Hatta dört parça Kurdistan’ın özgürlüğünün KDP’nin sömürgeci güçlerle ilişkisinden dolayı tıkandığı gerçeği ile hareket ederek Kurdistan’ın özgürlüğünün ihanetin tasfiyesiyle mümkün olduğunu söylemek; en gerçekçi Kurdistani söylem olacaktır
Rüstem Barin
Elbette yazının başlığı bir paradoksu içeriyor. Hem Kurdistani olup hem Sykes-Picot’u esas alamazsın. Ama maalesef ihanete bahane aramak böyle çaresiz çelişkilere sürüklüyebiliyor insanı. Sabahtan akşama kadar Kurdistan’dan bahsedip sonra da Kurdistan’ı parça parça sömürgecilere dağıtan anlaşmayı esas alarak Özgürlük Hareketi’ne sömürgeci sınırları dayatmak; ihanetin dayanılmaz çelişkisinden başka bir şey değildir. Neymiş? Özgürlük Hareketi’nin mücadele alanı Kuzey Kurdistan’mış. Bu ucuz klişenin halen yapılıyor olunmasına mı yanalım; yoksa kendine yazar-aydın diyen kişiler tarafından kullanılmasına mı, bilmiyorum. Ama bildiğim bir şey var; DAİŞ’e karşı Hewlêr için siper olan Özgürlük Hareketi’ne “bir saniye senin çalışma alanın Kuzey” demedi kimse… Bilakis 2014 yılında Mesud Barzani bizzat Mexmûr’a teşekkür ziyaretine gitmişti. Ne demişti o dönem? Özgürlük Hareketi’ne “Kurdistan’ı koruduğu için teşekkür ediyoruz” demişti. Ya da yine aynı yıl Güney Güçleri Kobani’ye gitmişti. Demek ki neymiş, savaş gürleşince Kürt güçleri ittifak halinde sömürgeci güçlere karşı savaşır.
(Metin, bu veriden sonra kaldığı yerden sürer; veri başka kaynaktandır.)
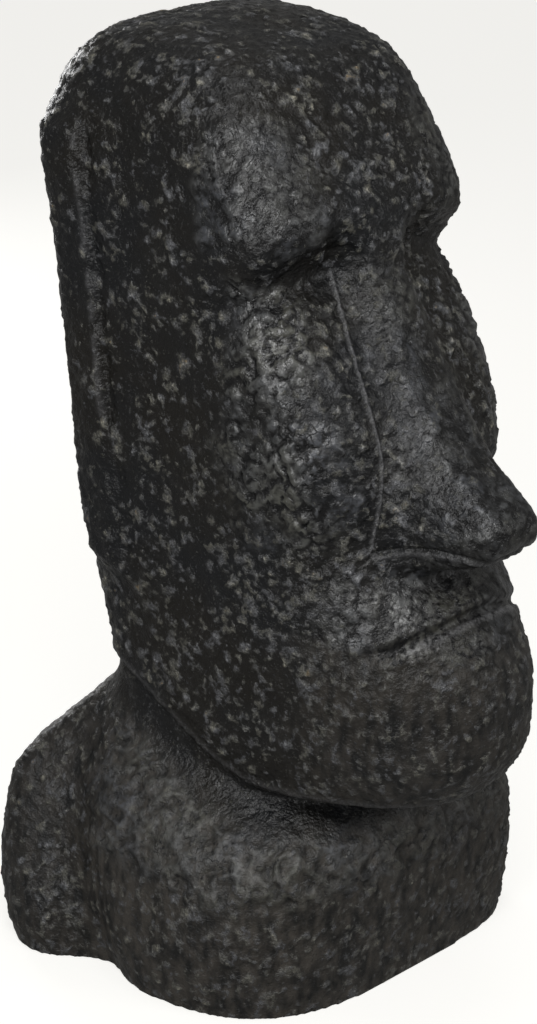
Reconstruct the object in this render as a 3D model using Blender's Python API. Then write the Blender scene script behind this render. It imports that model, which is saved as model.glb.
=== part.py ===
"""Stone head statue on its own shoulders: one closed casting, facing -Y, standing on Z = 0.

The whole figure is one loft. A ring of columns goes round the figure on a squared
ellipse whose width, front, back and squareness are profiles of the height; the rows are
bent so that they follow the jaw line and the drooping brow. Nose, mouth, ears, chest
valley and arm lobes are then raised or sunk on that skin by their own named sizes.
"""
import math

import bmesh
import bpy

# ---------------------------------------------------------------- driving dimensions (m)
HEIGHT = 0.595

# named heights of the features on the centre line
Z_CREASE = 0.140        # where the jaw sits down on the chest
Z_MOUTH = 0.268
Z_EYE = 0.465
Z_BROW = 0.497

# profiles: (height, value) stations, joined by a monotone smooth curve
HALF_WIDTH = (
    (0.000, 0.131), (0.012, 0.134), (0.040, 0.137), (0.070, 0.134), (0.100, 0.123),
    (0.120, 0.104), (Z_CREASE, 0.086), (0.148, 0.089), (0.175, 0.092), (0.300, 0.094),
    (0.450, 0.094), (Z_BROW, 0.096), (0.530, 0.095), (0.548, 0.093), (0.565, 0.088),
    (0.578, 0.079), (0.587, 0.067), (0.592, 0.047), (HEIGHT, 0.0))
FRONT = (
    # chest, in to the throat
    (0.000, -0.114), (0.050, -0.120), (0.085, -0.123), (0.115, -0.117), (0.138, -0.105),
    # chin
    (0.142, -0.138), (0.146, -0.165), (0.152, -0.178), (0.164, -0.190), (0.185, -0.199),
    (0.215, -0.199), (0.240, -0.192), (Z_MOUTH, -0.175),
    # upper lip, in to the nose
    (0.276, -0.167), (0.288, -0.155), (0.300, -0.147), (0.314, -0.141),
    # cheek, in to the eye
    (0.343, -0.142), (0.371, -0.136), (0.405, -0.120), (0.435, -0.102), (0.455, -0.090),
    (Z_EYE, -0.082),
    # brow, forehead and crown
    (0.474, -0.084), (Z_BROW, -0.098), (0.527, -0.084), (0.548, -0.073), (0.569, -0.060),
    (0.580, -0.044), (0.588, -0.012), (0.593, 0.016), (HEIGHT, 0.032))
BACK = (
    # shoulders, in to the neck
    (0.000, 0.127), (0.012, 0.132), (0.040, 0.137), (0.080, 0.138), (0.100, 0.130),
    (0.120, 0.093), (Z_CREASE, 0.063), (0.155, 0.063),
    # back of the head and crown
    (0.190, 0.077), (0.240, 0.083), (0.300, 0.086), (0.380, 0.091), (0.460, 0.101),
    (0.520, 0.109), (0.548, 0.108), (0.569, 0.101), (0.582, 0.090), (0.588, 0.077),
    (0.593, 0.052), (HEIGHT, 0.032))
MIDDLE = (              # y of the ear's front edge, where front and back halves meet
    (0.000, 0.015), (0.150, 0.015), (0.240, 0.019), (0.540, 0.050), (HEIGHT, 0.032))
SQUARE_FRONT = (        # 2 is an ellipse, large is a box
    (0.000, 3.0), (0.110, 2.9), (0.142, 2.25), (0.170, 2.35), (0.210, 2.45), (0.250, 2.65),
    (0.290, 3.1), (0.350, 4.3), (0.450, 6.0), (0.500, 6.5), (0.550, 4.2), (HEIGHT, 3.0))
SQUARE_BACK = (
    (0.000, 4.2), (0.120, 4.2), (0.200, 3.5), (0.500, 4.0), (0.560, 3.0), (HEIGHT, 2.4))

# rows bent out of level
JAW_RISE = 0.060        # how much higher the jaw crease is behind than in front
JAW_RISE_FROM, JAW_RISE_TO = -0.083, 0.070
BROW_DROOP = 0.014      # centre to corner
BROW_WRAP = 0.024       # a further drop where the brow runs back along the temple
TEMPLE_HOLLOW = 0.0060  # how deep the eye hollow still is where it turns onto the temple
TEMPLE_HOLLOW_HALF = 0.012

# nose
Z_NOSE_BASE = 0.294
NOSE_RIDGE = (
    (Z_NOSE_BASE, -0.150), (0.298, -0.165), (0.303, -0.186), (0.311, -0.199), (0.322, -0.207),
    (0.333, -0.204), (0.348, -0.187), (0.363, -0.168), (0.382, -0.153), (0.402, -0.138),
    (0.435, -0.119), (0.465, -0.105), (Z_BROW, -0.099))
NOSE_HALF = (
    (Z_NOSE_BASE, 0.039), (0.308, 0.040), (0.335, 0.038), (0.360, 0.035), (0.400, 0.030),
    (0.450, 0.025), (0.475, 0.028), (Z_BROW, 0.038))
NOSE_FLAT = 0.42        # share of the half-width that is ridge before the wall falls away

# mouth: a shallow line with a slightly raised lower edge
MOUTH_HALF = 0.074
MOUTH_DROOP = 0.022
MOUTH_DEPTH = 0.0040
MOUTH_EDGE = 0.0020
LIP_OUT = 0.0050        # upper lip pad, proud of the cheek beside it
MOUTH_WIDTH = 0.0032
MOUTH_BEND = 0.032      # height over which the rows bend to follow the mouth

# ears: long slabs low on the side of the head, a rib in front, a knob on top
EAR_TOP, EAR_BOTTOM = 0.540, 0.240
EAR_LINE = ((0.240, 0.038), (0.540, 0.070))
EAR_HALF = 0.017
EAR_OUT = 0.008
EAR_FLARE = 0.05        # the slab thickens by this much, either way from its middle, to the back
EAR_EDGE = 0.004
EAR_BED = 0.0045        # the temple swells by this much as it comes up to the ear
EAR_BED_RUN = 0.045
EAR_GROOVE = 0.001
KNOB_OUT = 0.005
KNOB_RADIUS = 0.022

# valley between the chest lobe and the arm lobe
VALLEY_LINE = ((0.0, 0.036), (0.030, 0.044), (0.080, 0.064), (0.130, 0.074))
VALLEY_DEPTH = 0.016
VALLEY_WIDTH = 0.026
VALLEY_TOP = 0.150
ARM_OUT = 0.017
TORSO_SHIFT = 0.010     # the shoulders sit a little towards the figure's left
TORSO_CORNER = 2.0      # its left chest corner is squarer than its right by this much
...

Ama şimdiki durum ne, bir zamanlar Kobani’de DAİŞ’e karşı savaşan Güney Güçleri’nin bir kısmı yani KDP; DAİŞ artıkları ve sömürgecilere yol gösteren bir pozisyona geldi.
Bu durum lanetleneceğine halen mazeret aramak, lafı dolandırmak, mücadele edenlere suçu atmak, dengeler safsatası ile KDP’yi aklamak ancak AKP-MHP’liler için geçerli olur. Çünkü daha geçen senelerde Metina’ya greyderleri ile yol yapıp, neredeyse o yollara sömürgeci güçleri için gül seren KDP, bu defa da iftirayı yöntem yapıp A Haber yöntemleri ile kendi cahş pozisyonunu görünmez yapmak istiyor. Sömürgecisine kardeşlerini öldürmesi için yol gösteren ellerine haliyle ihanetine Kurdistan eldiveni giydirmeye çalışıyor. Kurdistan dediğini kendi holding imparatorluğuyla eşitleyip bütün diğer Kurdistan parçalarını bu holdingine kurban etmekte hiçbir beis görmeyen bu rantçı talançı hanedan, çevresinde oluşturduğu rantiyeler ile ihanetini gizleyecek söylemler oluşturuyor.
Birkaç ihale için, birkaç kuruş fon için ihanet güzellemesi yapan sözüm ona yazar-aydın tayfasının hakikatle savaşı ibret verici. Binbir emekle ve onca şehidin kanıyla bir kazanıma dönüşen Güney Kurdistan mevcut işbirlikçi yönetimi nedeniyle peyder pey ilhak olmakta, buna karşı olmayı bırak, KDP güçleri adeta paralı askermiş gibi sömürgecilerin peşine takılıp Özgürlük Hareketi’ni bitireceğim histerisi ile kendi kontrolünde olan toprakların işgaline bile yardım ediyor. Bu şimdiden Kurdistan tarihine kara bir leke olarak geçti.
Elbette sonuna kadar Kürt partilerinin birbirine karşı tek fişek bile patlatmaması bütün Kürt kamuoyunun talebi olsa bile Kürt Partisi postu giymiş sömürgeci dostu korucuların da Kürt Hareketi’ni tasfiye operasyonlarında rolü düşünüldüğünde, buna karşı mücadele etmenin Kuzey Kurdistan’da faşist sömürgeci güçlerle mücadele etmekten farklı bir yanının olmadığını söylemek abartı olmayacaktır. Hatta dört parça Kurdistan’ın özgürlüğünün KDP’nin sömürgeci güçlerle ilişkisinden dolayı tıkandığı gerçeği ile hareket ederek Kurdistan’ın özgürlüğünün ihanetin tasfiyesiyle mümkün olduğunu söylemek; en gerçekçi Kurdistani söylem olacaktır.